Pupils learn about fundamental British values and other religions and cultures.

For example, they take part in annual visits to a local multi-faith trail. They understand and respect the different opinions and beliefs of others. Pupils enjoy a wide range of extracurricular activities, such as choir, multisports and football.

Pupils attend residential visits that are inclusive. Music plays an important part in pupils' personal and spiritual development. The recent introduction of musical instrument tuition has been welcomed by pupils.

Pupils appreciate the opportunity to attend musical concerts.


The arrangements for safeguarding are effective.

Leaders make sure that all staff receive appropriate training so that they can recognise signs that may indicate that a pupil is at risk of harm.

There are robust systems for reporting concerns that all staff know, understand and use when necessary. Leaders act swiftly when concerns arise. They work closely with families and external agencies to make sure that pupils are kept safe.

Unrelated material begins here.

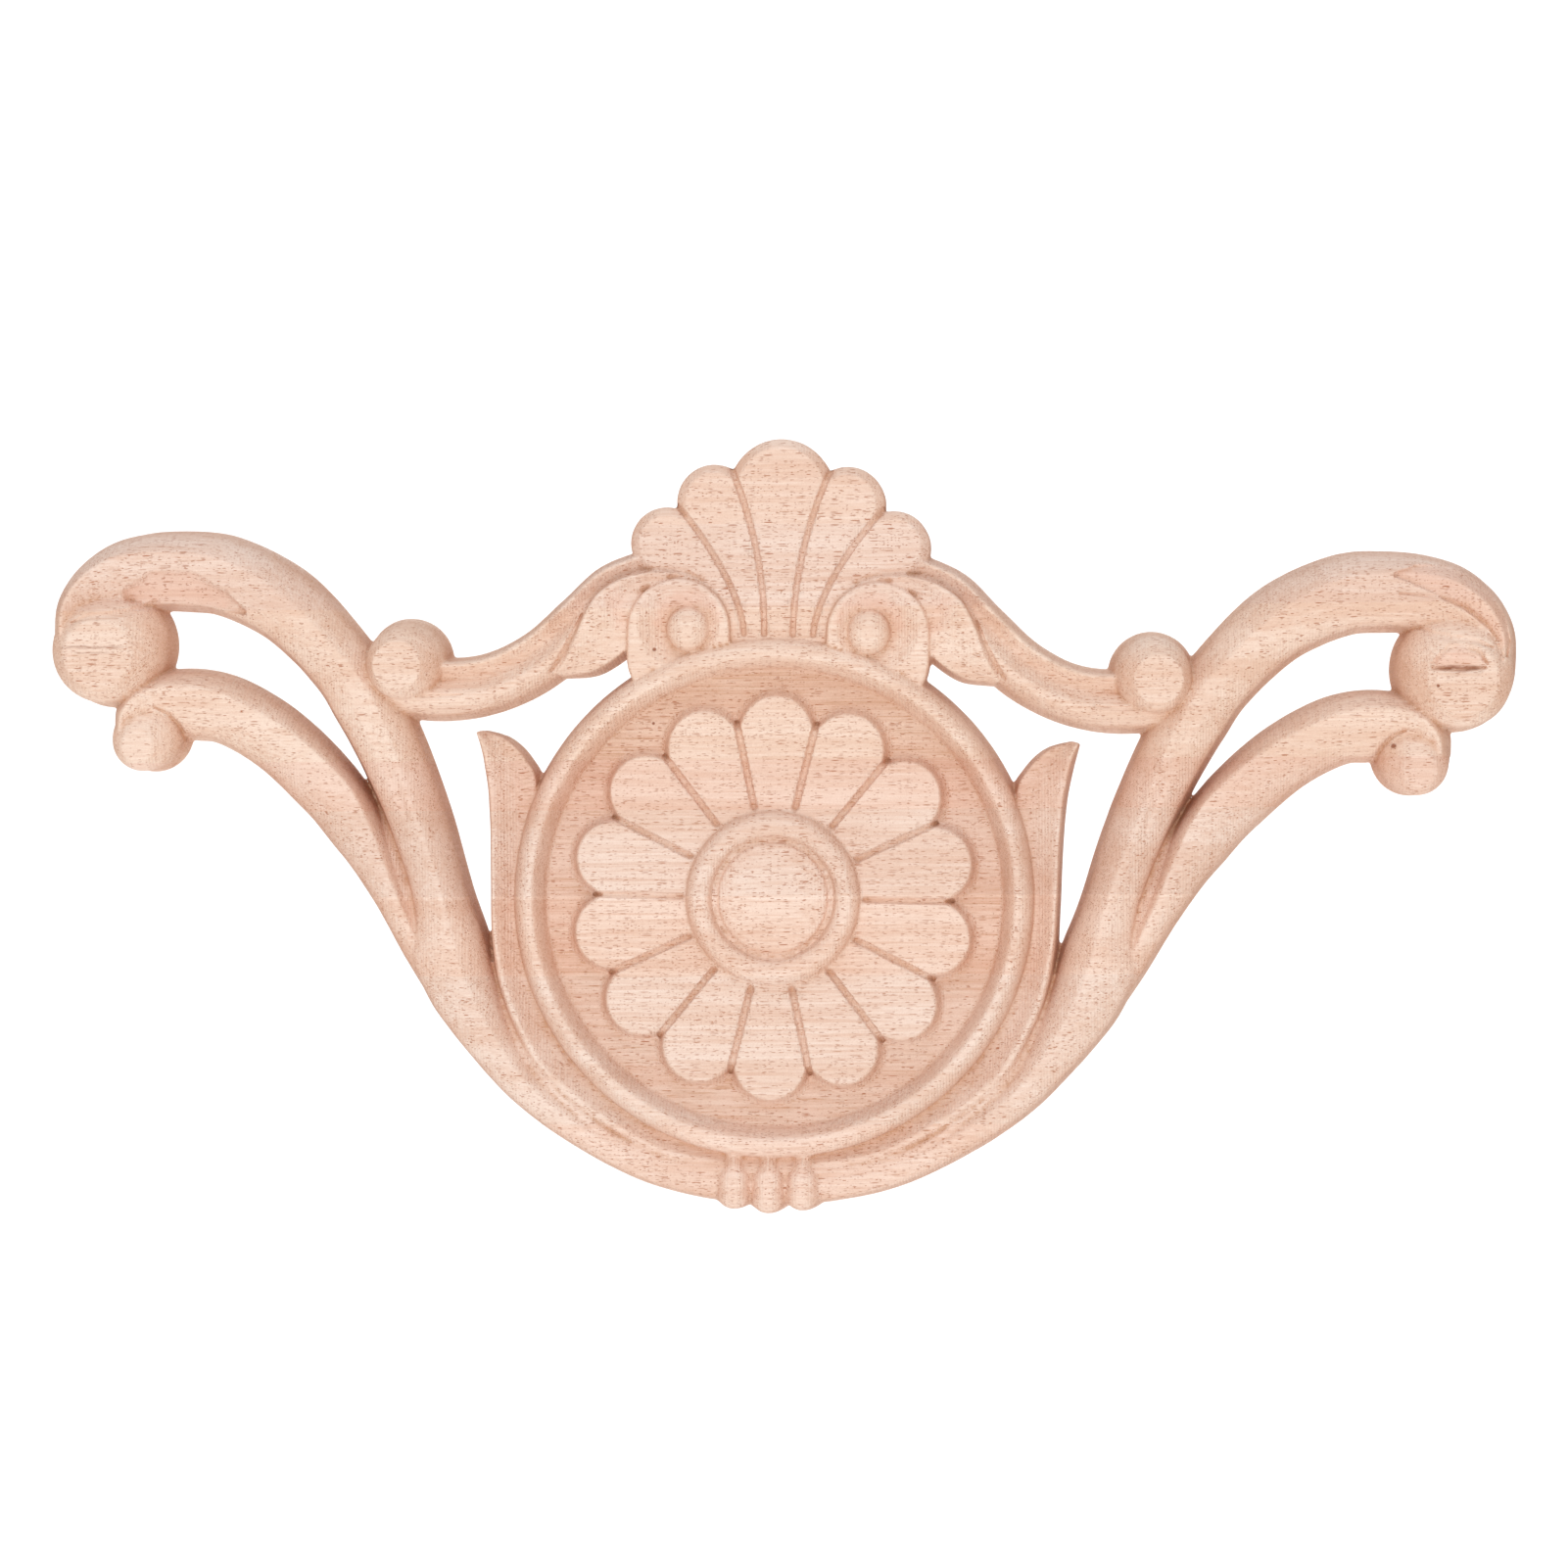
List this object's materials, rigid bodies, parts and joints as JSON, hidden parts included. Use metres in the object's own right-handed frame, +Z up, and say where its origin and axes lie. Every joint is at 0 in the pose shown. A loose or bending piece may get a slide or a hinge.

Pupils learn about how to stay safe when online through the curriculum. They also work with the police to learn about risks and how to stay safe in the local community.

What does the school need to do to improve?

(Information for the school and appropriate authority)

• Some subject leaders do not have a comprehensive understanding of how well the curriculum is delivered across the school.

They are unclear about where further improvements are needed. Leaders should ensure that subject leaders know how well the curriculum is being implemented and how well pupils are achieving. ? Leaders have not ensured that the curriculum for a small number of pupils who need to catch up and a small number of pupils with SEND is expertly delivered.

This means that the specific needs of these pupils are not being well met. Leaders should ensure that all pupils benefit from an ambitious curriculum that is implemented effectively.


When we have judged a school to be good, we will then normally go into the school about once every four years to confirm that the school remains good.

This is called an ungraded inspection, and it is carried out under section 8 of the Education Act 2005. We do not give graded judgements on an ungraded inspection. However, if we find evidence that a school would now receive a higher or lower grade, then the next inspection will be a graded inspection, which is carried out under section 5 of the Act.

Usually this is within one to two years of the date of the ungraded inspection. If we have serious concerns about safeguarding, behaviour or the quality of education, we will deem the ungraded inspection a graded inspection immediately.

This is the second ungraded inspection since we judged the school to be good in February 2018.